(WHAT THE TASK ASKS): Return only the lines between the line holding "bpy.data.objects.remove(obj)" and the line holding "scene.camera = view", the two boundary lines included, exactly as they appear.

(RECORDS SHOWN):
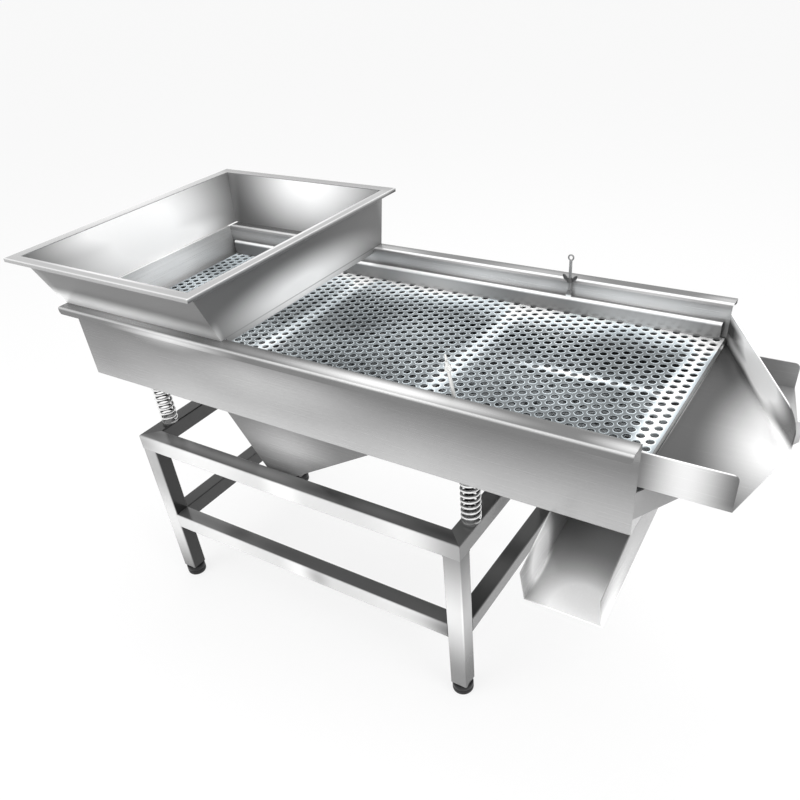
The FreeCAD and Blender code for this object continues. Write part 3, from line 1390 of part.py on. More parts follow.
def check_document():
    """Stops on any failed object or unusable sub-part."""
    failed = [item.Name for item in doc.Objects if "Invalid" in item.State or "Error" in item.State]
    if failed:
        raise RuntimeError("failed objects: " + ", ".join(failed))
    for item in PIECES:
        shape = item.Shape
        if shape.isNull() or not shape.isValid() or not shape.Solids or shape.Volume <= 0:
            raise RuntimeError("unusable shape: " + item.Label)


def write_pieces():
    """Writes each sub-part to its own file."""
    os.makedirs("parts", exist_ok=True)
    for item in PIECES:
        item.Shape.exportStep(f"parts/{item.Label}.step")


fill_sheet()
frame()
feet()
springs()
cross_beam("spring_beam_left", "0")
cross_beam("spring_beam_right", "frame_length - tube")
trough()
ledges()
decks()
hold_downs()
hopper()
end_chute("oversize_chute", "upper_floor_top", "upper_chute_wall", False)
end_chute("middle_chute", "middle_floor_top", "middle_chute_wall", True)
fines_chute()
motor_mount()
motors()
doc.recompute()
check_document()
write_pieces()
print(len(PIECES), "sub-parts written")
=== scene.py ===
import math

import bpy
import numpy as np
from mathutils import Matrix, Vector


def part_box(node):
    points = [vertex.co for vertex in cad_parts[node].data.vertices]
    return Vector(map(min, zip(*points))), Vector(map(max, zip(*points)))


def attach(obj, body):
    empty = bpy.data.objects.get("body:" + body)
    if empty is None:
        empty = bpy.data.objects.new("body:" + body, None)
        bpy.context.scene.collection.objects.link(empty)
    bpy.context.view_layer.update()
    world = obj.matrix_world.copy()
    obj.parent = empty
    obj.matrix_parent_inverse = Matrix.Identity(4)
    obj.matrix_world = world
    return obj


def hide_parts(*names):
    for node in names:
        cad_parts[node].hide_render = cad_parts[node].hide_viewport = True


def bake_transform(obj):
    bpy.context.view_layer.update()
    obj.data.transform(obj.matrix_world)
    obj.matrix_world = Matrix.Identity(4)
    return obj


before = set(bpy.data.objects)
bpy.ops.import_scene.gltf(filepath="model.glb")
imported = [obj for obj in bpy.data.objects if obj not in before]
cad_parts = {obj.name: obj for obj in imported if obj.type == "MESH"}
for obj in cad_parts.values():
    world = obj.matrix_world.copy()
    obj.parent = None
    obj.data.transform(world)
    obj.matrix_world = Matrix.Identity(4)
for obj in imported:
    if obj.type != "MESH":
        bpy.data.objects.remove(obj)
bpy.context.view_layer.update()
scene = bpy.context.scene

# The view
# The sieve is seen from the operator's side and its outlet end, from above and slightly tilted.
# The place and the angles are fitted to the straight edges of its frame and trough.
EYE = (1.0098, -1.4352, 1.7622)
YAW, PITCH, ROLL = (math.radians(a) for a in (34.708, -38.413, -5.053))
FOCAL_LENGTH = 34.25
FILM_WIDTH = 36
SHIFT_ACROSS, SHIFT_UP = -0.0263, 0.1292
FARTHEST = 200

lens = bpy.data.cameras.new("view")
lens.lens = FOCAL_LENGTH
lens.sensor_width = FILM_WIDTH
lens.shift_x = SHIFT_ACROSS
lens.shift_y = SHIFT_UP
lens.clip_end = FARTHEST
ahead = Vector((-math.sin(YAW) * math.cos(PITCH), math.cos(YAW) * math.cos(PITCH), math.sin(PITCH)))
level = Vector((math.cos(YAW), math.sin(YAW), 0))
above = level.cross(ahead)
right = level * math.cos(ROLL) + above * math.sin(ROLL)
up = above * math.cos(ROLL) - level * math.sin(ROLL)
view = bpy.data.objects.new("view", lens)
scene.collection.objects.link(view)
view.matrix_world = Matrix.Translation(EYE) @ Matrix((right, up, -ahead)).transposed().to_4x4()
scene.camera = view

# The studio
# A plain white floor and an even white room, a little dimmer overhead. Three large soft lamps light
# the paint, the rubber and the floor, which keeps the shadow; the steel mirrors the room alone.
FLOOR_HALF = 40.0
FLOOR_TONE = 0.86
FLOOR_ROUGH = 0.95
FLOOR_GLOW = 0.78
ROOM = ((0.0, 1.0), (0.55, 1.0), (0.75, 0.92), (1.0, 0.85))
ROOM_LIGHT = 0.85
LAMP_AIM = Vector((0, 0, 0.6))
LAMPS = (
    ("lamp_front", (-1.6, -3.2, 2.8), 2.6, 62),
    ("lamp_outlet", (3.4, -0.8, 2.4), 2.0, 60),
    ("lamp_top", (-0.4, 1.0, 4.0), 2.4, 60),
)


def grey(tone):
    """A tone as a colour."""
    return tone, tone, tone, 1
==
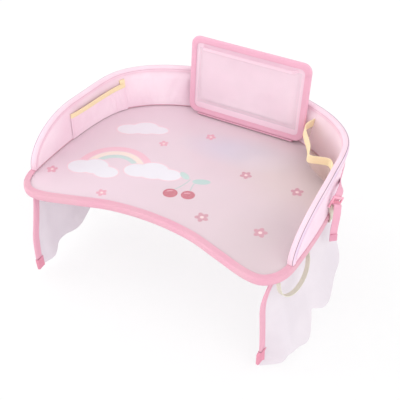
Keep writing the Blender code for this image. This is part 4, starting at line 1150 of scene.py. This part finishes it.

(ANSWER):
        bpy.data.objects.remove(obj)
bpy.context.view_layer.update()
scene = bpy.context.scene

# The view
# The sieve is seen from the operator's side and its outlet end, from above and slightly tilted.
# The place and the angles are fitted to the straight edges of its frame and trough.
EYE = (1.0098, -1.4352, 1.7622)
YAW, PITCH, ROLL = (math.radians(a) for a in (34.708, -38.413, -5.053))
FOCAL_LENGTH = 34.25
FILM_WIDTH = 36
SHIFT_ACROSS, SHIFT_UP = -0.0263, 0.1292
FARTHEST = 200

lens = bpy.data.cameras.new("view")
lens.lens = FOCAL_LENGTH
lens.sensor_width = FILM_WIDTH
lens.shift_x = SHIFT_ACROSS
lens.shift_y = SHIFT_UP
lens.clip_end = FARTHEST
ahead = Vector((-math.sin(YAW) * math.cos(PITCH), math.cos(YAW) * math.cos(PITCH), math.sin(PITCH)))
level = Vector((math.cos(YAW), math.sin(YAW), 0))
above = level.cross(ahead)
right = level * math.cos(ROLL) + above * math.sin(ROLL)
up = above * math.cos(ROLL) - level * math.sin(ROLL)
view = bpy.data.objects.new("view", lens)
scene.collection.objects.link(view)
view.matrix_world = Matrix.Translation(EYE) @ Matrix((right, up, -ahead)).transposed().to_4x4()
scene.camera = view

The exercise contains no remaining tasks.